Kepada TROBOS Livestock Guru Besar Ilmu Nutrisi Ruminansia, Jurusan Peternakan Universitas Muhammadiyah Malang (UMM) ini memaparkan, pakan ternak ruminansia utamanya sapi perah dan sapi potong, umumnya hijauan dan limbah pertanian. Dan jamak diketahui, limbah pertanian di Indonesia berkualitas rendah, tinggi kandungan lignoselulosa, anti-nutrisi yang membatasi tingkat kecernaan bahan pakan tersebut. Indah menyebut, lignin termasuk polisakarida yang sulit dihancurkan atau difermentasi dalam rumen sapi. “Hanya sebagian kecil mikroba yang mampu mentransformasi senyawa lignin menjadi senyawa lain yang mudah terhidrolisasi,” terangnya.

Tak hanya soal tingkat kecernaan yang rendah, sumber pakan limbah pertanian dan hijauan diyakini mengandung cemaran pestisida yang berpotensi jadi ancaman keamanan pangan hasil ternak. Inilah yang menjadi dasar gagasan pencarian Indah melalui risetnya. Dan uji yang dilakukannya memberikan hasil signifikan, bakteri Lignochloritik tidak hanya memperbaiki kualitas pakan,tapi sekaligus menghilangkan residu di dalamnya.

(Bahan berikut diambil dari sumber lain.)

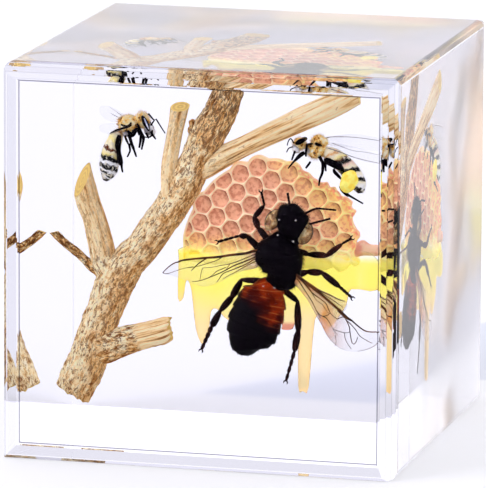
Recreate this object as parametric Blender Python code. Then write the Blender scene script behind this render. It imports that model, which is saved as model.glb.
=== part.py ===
"""A honeybee cast in a clear resin cube, before a branch, a piece of honeycomb and two small bees.

X runs to the right along the front face, Y away from it and Z up. The origin is on the
underside, at its centre. The cube is parted in two at one upright plane, and every specimen
lies in a pocket that opens at that plane. Shapes are written in millimetres as (x, z) points
of the front view, with y as the depth.
"""
import math

import bmesh
import bpy
from mathutils import Matrix, Vector, noise

for old in list(bpy.data.objects):
    bpy.data.objects.remove(old, do_unlink=True)

MM = 0.001
EDGE = 40.0          # the cube's side
BEVEL = 1.8          # its rounded edges
GAP = 0.3            # air left around every specimen, and between the two halves
PART_Y = 3.7         # depth of the parting plane
BEE_Y = 0.9          # mid depth of the honeybee
LEG_Y = 2.5          # depth of its legs
WING_Y = 0.1         # depth of its wings
WING = 0.24          # thickness of a wing
LAYER_Y = 5.5        # mid depth of the branch, the comb and the small bees
FLAT = 0.68          # depth of the branch's section over its width
COMB_FRONT = 4.3     # the comb's highest point, towards the front
COMB_BACK = 6.9
COMB_DOME = 1.5      # how far the comb falls back at its rim
CELL = 1.86          # spacing of the comb's cells
CELL_R = 0.84        # corner radius of a cell
CELL_DEEP = 1.05
CELL_TURN = 19.6     # slope of the rows of cells, degrees
HONEY_FRONT = 4.5
HONEY_BACK = 5.9

parts = bpy.data.collections.new("insect_in_resin_block")
cutters = bpy.data.collections.new("cutters")
for group in (parts, cutters):
    bpy.context.scene.collection.children.link(group)
waiting = []         # (object, its shapes, operation)


# ---------------------------------------------------------------- helpers
def material(name, colour, rough, alpha=1.0):
    mat = bpy.data.materials.new(name)
    mat.use_nodes = True
    shader = mat.node_tree.nodes["Principled BSDF"]
    shader.inputs["Base Color"].default_value = (*colour, 1.0)
    shader.inputs["Roughness"].default_value = rough
    shader.inputs["Metallic"].default_value = 0.0
    shader.inputs["Alpha"].default_value = alpha
    return mat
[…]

Tidak berhenti pada sapi potong dan sapi perah, sejak 2007 probiotik yang berasal dari bakteri Lignochloritik temuan Indah ini telah berhasil diimplemplementasikan juga pada pakan domba, ayam pedaging dan petelur, ikan, serta pertanian secara luas.

Produknya pun telah dikomersialisasikan secara luas hingga ke mancanegara karena terbukti meningkatkan keamanan pangan, produksi dan kualitas daging, susu serta unggas. Tercatat produk tersebut telah didiseminasikan di 4 negara, yaituUkraina, Filipina, Finlandia, dan Jepang. Sementara di dalam negeri,kerjasama telah dilakukan dengan PT Perdana Jaya Mulya Agro Bojonegoro, PT KMS Surabaya, dan PT Great Giant Pineaple Lampung. “Diseminasi juga telah dilakukan di 12 provinsi di Indonesia serta 8 kabupaten di Jawa Timur,” imbuh wanita yang telah mengantongi 3 paten dari hasil temuannya itu.

Telah Teruji

Menurut Indah, hampir semua hijauan dan limbah pertanian mengandung residu berbahaya yaitu organochlorin dengan konsentrasi berada di atas ambang batas aman untuk dikonsumsi. Akibatnya, produk hasil ternak sapi seperti susu dan daging juga tercemar residu berbahaya tersebut lantaran sifatnya yang tidak dapat diekskresikan oleh tubuh. “Klorin itu sangat berbahaya karena tidak bisa terurai. Dia akan terdeposit di dalam lemak daging dan lemak susu yang akan menimbulkan berbagai penyakit jika dikonsumsi oleh manusia sebab klorin adalah radikal bebas,” ujar tamatan Fakultas Peternakan IPB itu.

Ia mengatakan, penggunaan pupuk, obat-obatan termasuk pestisida kimia justru jadi penyebab utama penurunan produktivitas lahan yang akhirnya menurunkan produktivitas tanaman. Tekanan input kimia pada lahan juga menyebabkan kecenderungan endemik penyakit tidak hanya pada tanaman juga pada hewan dan manusia.

Disebutkan Indah, di2008 ia menguji kandungan residu organochlorin yang terdeteksi dalam produk susu, pakan hijauan, dan konsentrat. Hasilnya, diperoleh residu tersebut antara lain lindan, aldrin, heptachlor, endrin, diendrin, dan DDT. Total, kandungan seluruh pestisida tersebut tergolong tinggi pada sumber pakan yaitu berkisar 6,38– 12,32 ppm. Sementara kandungan total pestisida pada susu antara 1,26 – 19,22 ppb,danterdapat korelasi erat antara residu pestisida dengan NDF (Neutral Detergent Fiber) pakan serta lemak susu. “Sehingga permasalahan pembangunan pertanian dan peternakan tidak hanya ketahanan pangan tapi juga keamanan pangan.